Extra-illustrating isn’t just about aesthetics. In many ways, it was the pre-Internet version of falling down a Wikipedia rabbit hole. In the constant search for new prints, the extra-illustrator often finds themselves learning about new topics related to—but not included in—the original text. And of course, there’s the inherent satisfaction of the pursuit. 

Pinckney Marcius-Simons painted in his copy of 'A Midsummer Night's Dream.'
Pinckney Marcius-Simons painted in his copy of 'A Midsummer Night's Dream.' | Wikimedia Commons // CC BY-SA 4.0

Those same qualities are what make it such a compelling activity for the modern age. For one, it encourages people to engage with, and ultimately be led by, their inherent curiosity. 

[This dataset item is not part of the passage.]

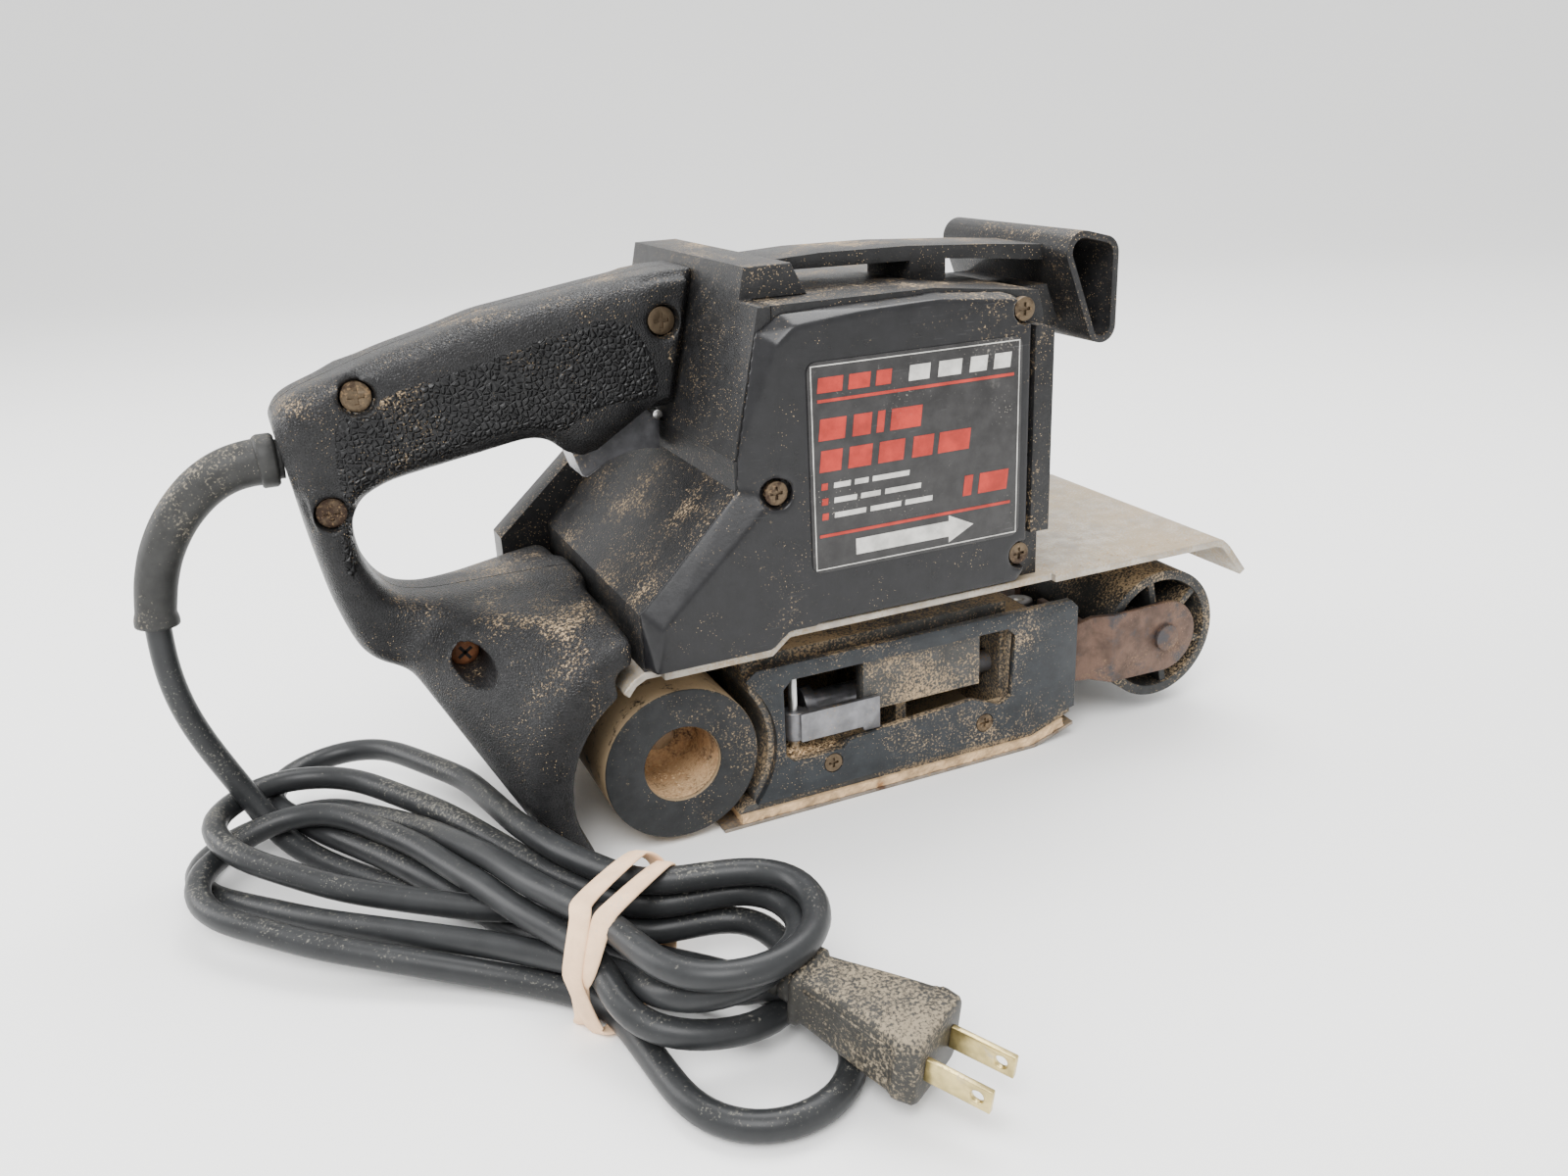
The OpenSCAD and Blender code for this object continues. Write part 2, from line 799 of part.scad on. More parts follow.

It also asks readers to deny the instant gratification of the Internet age. You could just print that portrait of George Washington—and that would be a completely valid way to extra-illustrate. But you could slow things down even further, perusing the offerings of a local used bookshop for books about the Revolutionary War and perhaps scoring a coveted addition more organically. You could even try your hand at painting within the pages, as some extra-illustrators of the past have done.

Because in the end, the extra-illustrated book is a document of the intellectual journey—a physical manifestation of where the rabbit hole has taken you.